In terms of analysing HC for the connection of new loads, the study extends its focus to EV charging in distribution networks, which is rapidly increasing. Similarly, the methodology introduces a general approach to determine network EV HC which is divided into “initial” and “further” analysis cases. For both cases, the analysis implements Monte Carlo simulations on actual uncontrolled EV charging data from the UK and generates daily charging profiles for various EV scenarios. The analysis again considers STRs and DTRs of main network components, typical UK weather conditions and pre-EV demands. The “initial” EV HC assessment begins with “firm” EV HC analysis in which the EV charging demand is uncontrolled. This serves as a base case defining lower limits of EV HC. In the "further" EV HC allocation, assuming full control of EV charging demand enables evaluating the ranges of maximum number of hosted EVs in a given distribution network. Results provide insights into the range of network EV HC values, considering lower and upper limits for uncontrolled and controlled charging, considering spatial and temporal variations in aggregate EV demands. The analysis is illustrated using IEEE 33-bus test network and typical UK/Scottish MV networks, with both voltage-independent (“constant power”) EV charger models and voltage-dependent EV charging demands. The presented methodology can be easily applied to the other types of new/future loads.
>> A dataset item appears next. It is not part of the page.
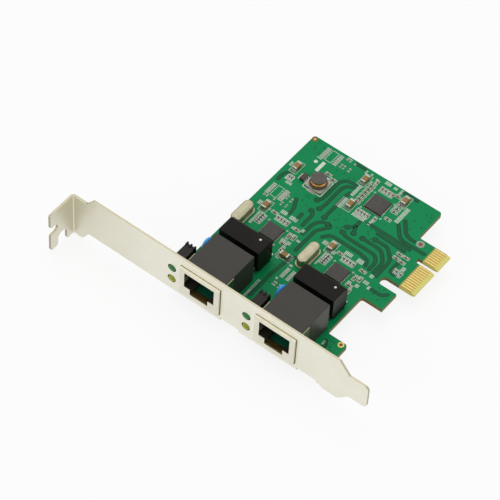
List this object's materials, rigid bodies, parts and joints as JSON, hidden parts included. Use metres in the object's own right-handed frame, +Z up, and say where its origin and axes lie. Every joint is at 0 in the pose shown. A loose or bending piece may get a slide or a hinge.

In retrospect, the thesis' HC analysis enables confident HC selection for DG allocations and new loads across varied HC ranges. Additionally, with the proposed methodology, computationally efficient solutions were provided. In summary, the thesis contributes a comprehensive analysis of HC in distribution networks, addressing renewable energy integration and the increasing impact of EV charging. Valuable insights are provided for network planners and policymakers, facilitating efficient deployment of future DG and EV within distribution networks.